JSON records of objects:
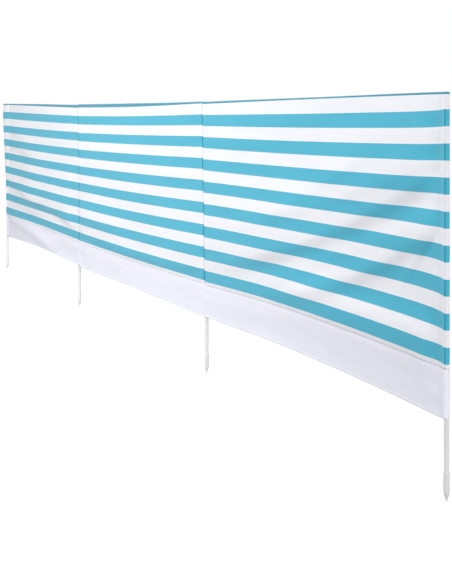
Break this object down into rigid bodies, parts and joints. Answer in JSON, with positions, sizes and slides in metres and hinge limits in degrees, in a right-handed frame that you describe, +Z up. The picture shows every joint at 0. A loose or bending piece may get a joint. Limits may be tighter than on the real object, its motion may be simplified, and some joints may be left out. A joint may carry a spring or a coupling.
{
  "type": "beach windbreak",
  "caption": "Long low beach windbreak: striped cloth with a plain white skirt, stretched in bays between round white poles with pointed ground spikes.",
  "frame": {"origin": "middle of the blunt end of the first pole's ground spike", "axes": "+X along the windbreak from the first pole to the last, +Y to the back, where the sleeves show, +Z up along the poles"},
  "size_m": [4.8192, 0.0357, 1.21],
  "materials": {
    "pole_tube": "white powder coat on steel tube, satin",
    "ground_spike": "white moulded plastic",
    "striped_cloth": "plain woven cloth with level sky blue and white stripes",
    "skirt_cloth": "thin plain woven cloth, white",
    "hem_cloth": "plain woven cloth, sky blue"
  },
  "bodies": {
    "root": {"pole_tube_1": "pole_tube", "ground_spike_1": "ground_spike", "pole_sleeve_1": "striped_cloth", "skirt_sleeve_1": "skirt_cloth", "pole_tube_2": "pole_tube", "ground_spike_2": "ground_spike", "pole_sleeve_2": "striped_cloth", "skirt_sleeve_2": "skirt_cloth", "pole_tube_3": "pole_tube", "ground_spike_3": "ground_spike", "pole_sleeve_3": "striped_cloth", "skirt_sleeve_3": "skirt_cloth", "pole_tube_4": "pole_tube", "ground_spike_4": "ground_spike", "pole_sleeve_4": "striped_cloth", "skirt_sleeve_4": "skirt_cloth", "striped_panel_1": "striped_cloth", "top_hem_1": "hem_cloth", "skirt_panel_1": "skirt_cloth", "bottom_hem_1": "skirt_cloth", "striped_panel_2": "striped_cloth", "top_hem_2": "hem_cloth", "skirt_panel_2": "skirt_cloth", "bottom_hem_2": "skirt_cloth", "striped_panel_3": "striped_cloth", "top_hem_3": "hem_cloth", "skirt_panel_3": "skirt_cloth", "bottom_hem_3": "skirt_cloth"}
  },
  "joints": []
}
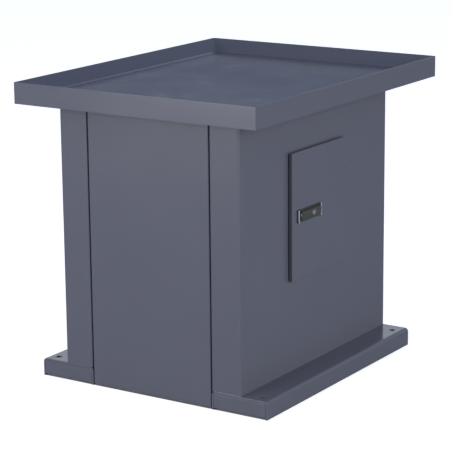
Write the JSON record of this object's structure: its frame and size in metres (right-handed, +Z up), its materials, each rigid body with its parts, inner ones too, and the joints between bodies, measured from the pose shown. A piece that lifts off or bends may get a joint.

What you should do:
Please restate the data word for word, every record included.

Response:
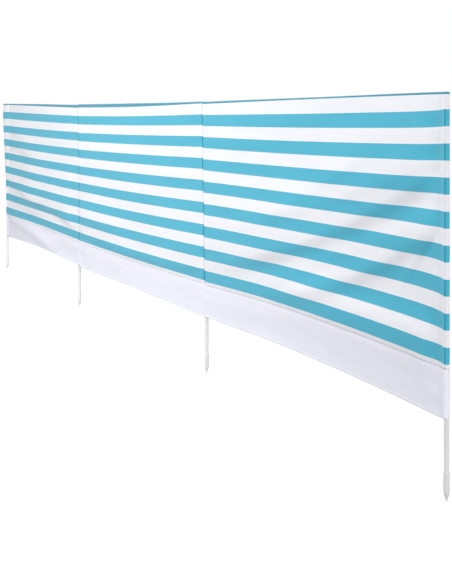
Break this object down into rigid bodies, parts and joints. Answer in JSON, with positions, sizes and slides in metres and hinge limits in degrees, in a right-handed frame that you describe, +Z up. The picture shows every joint at 0. A loose or bending piece may get a joint. Limits may be tighter than on the real object, its motion may be simplified, and some joints may be left out. A joint may carry a spring or a coupling.
{
  "type": "beach windbreak",
  "caption": "Long low beach windbreak: striped cloth with a plain white skirt, stretched in bays between round white poles with pointed ground spikes.",
  "frame": {"origin": "middle of the blunt end of the first pole's ground spike", "axes": "+X along the windbreak from the first pole to the last, +Y to the back, where the sleeves show, +Z up along the poles"},
  "size_m": [4.8192, 0.0357, 1.21],
  "materials": {
    "pole_tube": "white powder coat on steel tube, satin",
    "ground_spike": "white moulded plastic",
    "striped_cloth": "plain woven cloth with level sky blue and white stripes",
    "skirt_cloth": "thin plain woven cloth, white",
    "hem_cloth": "plain woven cloth, sky blue"
  },
  "bodies": {
    "root": {"pole_tube_1": "pole_tube", "ground_spike_1": "ground_spike", "pole_sleeve_1": "striped_cloth", "skirt_sleeve_1": "skirt_cloth", "pole_tube_2": "pole_tube", "ground_spike_2": "ground_spike", "pole_sleeve_2": "striped_cloth", "skirt_sleeve_2": "skirt_cloth", "pole_tube_3": "pole_tube", "ground_spike_3": "ground_spike", "pole_sleeve_3": "striped_cloth", "skirt_sleeve_3": "skirt_cloth", "pole_tube_4": "pole_tube", "ground_spike_4": "ground_spike", "pole_sleeve_4": "striped_cloth", "skirt_sleeve_4": "skirt_cloth", "striped_panel_1": "striped_cloth", "top_hem_1": "hem_cloth", "skirt_panel_1": "skirt_cloth", "bottom_hem_1": "skirt_cloth", "striped_panel_2": "striped_cloth", "top_hem_2": "hem_cloth", "skirt_panel_2": "skirt_cloth", "bottom_hem_2": "skirt_cloth", "striped_panel_3": "striped_cloth", "top_hem_3": "hem_cloth", "skirt_panel_3": "skirt_cloth", "bottom_hem_3": "skirt_cloth"}
  },
  "joints": []
}
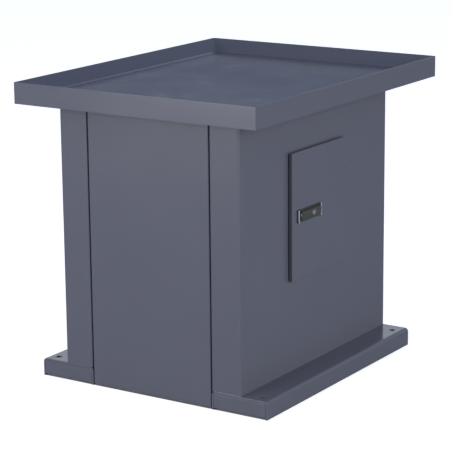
Write the JSON record of this object's structure: its frame and size in metres (right-handed, +Z up), its materials, each rigid body with its parts, inner ones too, and the joints between bodies, measured from the pose shown. A piece that lifts off or bends may get a joint.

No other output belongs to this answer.